REPUBLIKA.CO.ID, MALANG -- Kecanduan gawai yang dialami anak dan remaja memang bukan masalah baru di Indonesia. Namun fenomena tersebut tetap harus menjadi perhatian terutama di masa pandemi Covid-19. Apalagi saat ini gawai menjadi alat yang harus dimiliki anak untuk mengikuti pembelajaran daring.
Konsultan Anak dan Remaja dari RSJ dr Radjiman Wediodiningrat Lawang, Malang, Tiwik Koesdiningsih mengaku, menerima keluhan dari beberapa orang tua selama pandemi Covid-19. Anak-anak mereka mulai malas sekolah karena terlalu sering bermain gawai pintar. "Tidak mau mengerjakan tugas-tugas sekolah, tapi kesehariannya bermain gadget, baik itu medsos (media sosial), video gim, gim online, jadi variatif yang mereka bermain itu," kata Tiwik kepada Republika.co.id, Selasa (23/2).

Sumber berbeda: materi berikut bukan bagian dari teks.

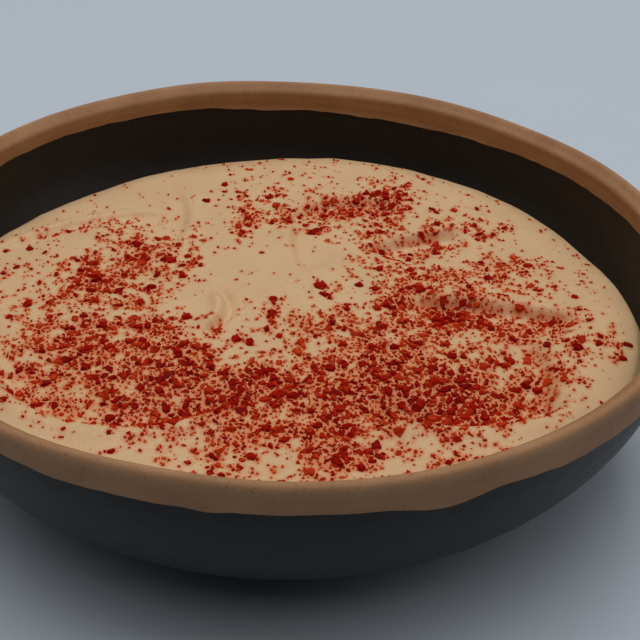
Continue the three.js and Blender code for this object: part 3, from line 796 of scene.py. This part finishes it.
def chip_shapes(places, corners, rng, thickness, curl):
    """Each flake in its own frame: a middle point, a ring of corners on top, and a wider ring that is sunk."""
    count = len(places)
    size = places[:, 2][:, None]
    x, y, _ = corner_ring(size, corners, rng, CHIP_SKEW, CHIP_REACH)
    thick = thickness * size * rng.uniform(*CHIP_THICKNESS_RANGE, (count, 1))
    bend = curl * size * rng.uniform(-1, 1, (count, 1))
    top = thick + bend * (x / size) ** 2 + CHIP_ROUGHNESS * thick * rng.normal(0, 1, (count, corners))
    middle_height = thick[:, 0] * rng.uniform(*CHIP_MIDDLE_RANGE, count)
    middle = np.stack([CHIP_MIDDLE_SHIFT * size[:, 0], 0 * size[:, 0], middle_height], axis=1)
    upper = np.stack([CHIP_TOP * x, CHIP_TOP * y, top], axis=2)
    lower = np.stack([x, y, 0 * x - CHIP_SUNK * size], axis=2)
    return np.concatenate([middle[:, None, :], upper, lower], axis=1)


def chip_faces(corners):
    """Triangles of one chip of chip_shapes."""
    faces = []
    for i in range(corners):
        j = (i + 1) % corners
        faces.append((0, 1 + i, 1 + j))
        faces.append((1 + i, 1 + corners + i, 1 + corners + j))
        faces.append((1 + i, 1 + corners + j, 1 + j))
    for i in range(1, corners - 1):
        faces.append((1 + corners, 1 + corners + i + 1, 1 + corners + i))
    return faces


def grain_shapes(places, corners, rng):
    """Each grain in its own frame: a low peak over a ring of corners that is a little sunk."""
    size = places[:, 2][:, None]
    x, y, reach = corner_ring(size, corners, rng, GRAIN_SKEW, GRAIN_REACH)
    ring = np.stack([x, y, 0 * reach - GRAIN_SUNK * size], axis=2)
    peak = np.stack([GRAIN_PEAK_SHIFT * reach[:, :1], 0 * size, GRAIN_HEIGHT * size], axis=2)
    return np.concatenate([peak, ring], axis=1)


def grain_faces(corners):
    """Triangles of one grain of grain_shapes."""
    sides = [(0, 1 + i, 1 + (i + 1) % corners) for i in range(corners)]
    under = [(1, i + 1, i) for i in range(2, corners)]
    return sides + under


def chilli_piece(name, places, local, faces, rng, tones):
    """One piece of many flakes, from the points of each and the faces of one.

    Each flake has its own tone of red, which is darkened as painted shade where the chilli lies thickly. tones
    are the darkest and the lightest share of the chilli's colours.
    """
    points = placed_points(local, places)
    firsts = np.arange(len(places)) * local.shape[1]
    all_faces = np.array(faces)[None] + firsts[:, None, None]
    piece = mesh_object(name, points.reshape(-1, 3), all_faces.reshape(-1, 3).tolist(), smooth=False)
    low, high = tones
    # Painted shade: where the chilli lies thickly the flakes are coloured darker, for the shade of the flakes
    # over them.
    thickly = np.clip(fine_chilli_share(points[:, 0, 0], points[:, 0, 1]) / HEAPED, 0, 1)
    tone = (low + (high - low) * rng.random(len(points))) * (1 - HEAPED_PAINTED_SHADE * thickly)
    add_values(piece, "tone", np.repeat(tone, points.shape[1]))
    piece.data.materials.append(chilli_material())
    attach(piece, "root")


def make_chips(name, places, corners, seed, thickness, curl, tones):
    """One piece of flat flakes. thickness and curl are shares of their half width."""
    rng = np.random.default_rng(seed)
    local = chip_shapes(places, corners, rng, thickness, curl)
    chilli_piece(name, places, local, chip_faces(corners), rng, tones)


def make_grains(name, places, corners, seed, tones):
    """One piece of small grains."""
    rng = np.random.default_rng(seed)
    local = grain_shapes(places, corners, rng)
    chilli_piece(name, places, local, grain_faces(corners), rng, tones)


def stain_field(kinds):
    """A function that gives how much chilli colour has spread into the hummus at each place."""
    cells = int(2 * STAIN_HALF / STAIN_CELL)

    def cell_at(along):
        return ((along + STAIN_HALF) / STAIN_CELL).astype(int)

    grid = np.zeros((cells, cells))
    for places in kinds:
        np.add.at(grid, (cell_at(places[:, 0]), cell_at(places[:, 1])), places[:, 2] ** 2)
    reach = int(3 * STAIN_SPREAD / STAIN_CELL)
    steps = np.arange(-reach, reach + 1) * STAIN_CELL
    kernel = np.exp(-((steps / STAIN_SPREAD) ** 2))
    kernel /= kernel.sum()
    for axis in (0, 1):
        grid = np.apply_along_axis(lambda line: np.convolve(line, kernel, mode="same"), axis, grid)
    grid = grid / STAIN_CELL**2

    def stain(x, y):
        column = np.clip(cell_at(x), 0, cells - 1)
        row = np.clip(cell_at(y), 0, cells - 1)
        return np.clip(STAIN_STRENGTH * grid[column, row], 0, 1)

    return stain


# ---- materials


class Nodes:
    """A short way to lay out a material's nodes."""

    def __init__(self, name):
        self.material = bpy.data.materials.new(name)
        self.material.use_nodes = True
        self.tree = self.material.node_tree
        self.shader = self.tree.nodes["Principled BSDF"]

    def add(self, kind, **values):
        node = self.tree.nodes.new(kind)
        for key, value in values.items():
            setattr(node, key, value)
        return node

    def link(self, source, target):
        self.tree.links.new(source, target)

    def place(self):
        """The place on the object, in metres."""
        return self.add("ShaderNodeTexCoord").outputs["Object"]

    def value_of(self, name):
        """The value that each point of the object has under this name."""
        return self.add("ShaderNodeAttribute", attribute_name=name).outputs["Fac"]

    def noise(self, size, detail=3.0, roughness=0.5):
        """Noise whose patches are about size millimetres across."""
        node = self.add("ShaderNodeTexNoise")
        node.inputs["Scale"].default_value = 1 / (size * MM)
        node.inputs["Detail"].default_value = detail
        node.inputs["Roughness"].default_value = roughness
        self.link(self.place(), node.inputs["Vector"])
        return node.outputs["Fac"]

    def ramp(self, value, stops):
        """Colours that run from stop to stop, each with its position from 0 to 1."""
        node = self.add("ShaderNodeValToRGB")
        elements = node.color_ramp.elements
        while len(elements) < len(stops):
            elements.new(0.5)
        for element, (position, colour) in zip(elements, stops):
            element.position = position
            element.color = (*colour, 1)
        self.link(value, node.inputs["Fac"])
        return node.outputs["Color"]

    def mix(self, share, first, second):
        """A mix of two colours. share is a socket or a number, and each of the two a socket or a colour."""
        node = self.add("ShaderNodeMix", data_type="RGBA")
        for socket, value in ((node.inputs[0], share), (node.inputs[6], first), (node.inputs[7], second)):
            if isinstance(value, bpy.types.NodeSocket):
                self.link(value, socket)
            else:
                socket.default_value = value if isinstance(value, float) else (*value, 1)
        return node.outputs[2]

    def multiply(self, share, first, second):
        """One colour times another. share, from 0 to 1, is how much of that is used."""
        node = self.add("ShaderNodeMix", data_type="RGBA", blend_type="MULTIPLY")
        node.inputs[0].default_value = share
        self.link(first, node.inputs[6])
        self.link(second, node.inputs[7])
        return node.outputs[2]

    def range(self, value, low, high, from_low=0.0, from_high=1.0):
        """A value from from_low to from_high, brought to the range from low to high and kept inside it."""
        node = self.add("ShaderNodeMapRange")
        node.inputs["From Min"].default_value = from_low
        node.inputs["From Max"].default_value = from_high
        node.inputs["To Min"].default_value = low
        node.inputs["To Max"].default_value = high
        self.link(value, node.inputs["Value"])
        return node.outputs["Result"]

    def bump(self, height, depth, after=None):
        """A bump of depth millimetres. after is an earlier bump that this one adds to."""
        node = self.add("ShaderNodeBump")
        node.inputs["Strength"].default_value = 1.0
        node.inputs["Distance"].default_value = depth * MM
        self.link(height, node.inputs["Height"])
        if after is not None:
            self.link(after, node.inputs["Normal"])
        return node.outputs["Normal"]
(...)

Selama pandemi Covid-19, Tiwik setidaknya menerima 10 anak yang melakukan rawat jalan. Kemudian tujuh orang menjalani rawat inap dengan sumber masalah yang serupa. Rata-rata usia mereka sekitar 11 sampai 17 tahun.
Para pasien pada umumnya menunjukkan gejala yang terlalu asyik bermain gawai, mereka kadang menjadi sosok mudah marah, tersinggung dan acap menentang jika diperintahkan sesuatu oleh orang tua. Anak-anak juga menjadi malas beraktivitas lain selain bermain gawai.
Beberapa pasien ada yang malas merawat diri seperti mandi dan makan. Ada pula yang sulit tidur, bahkan baru bisa beristirahat pada waktu subuh. Sekitar dua sampai tiga jam istirahat, mereka bangun lalu langsung mencari gawai kembali.
Anak yang kecanduan gawai baru bisa tidur saat benar-benar merasa lelah. Atau, bisa juga ketika baterai dan pulsanya sudah habis. Bahkan tak jarang, mereka berusaha mencari layanan internet gratis untuk melanjutkan aktivitas gawainya kembali.
"Ada juga anak yang sampai berani bertindak kekerasan, membohongi orang tuanya. Sampai berani melakukan perilaku kejahatan negatif, misalkan mencuri uang ibunya dan sebagainya. Tujuannya demi membuat dirinya senang. Untuk dapatkan reward pulsa, beli pulsa," ucap dia.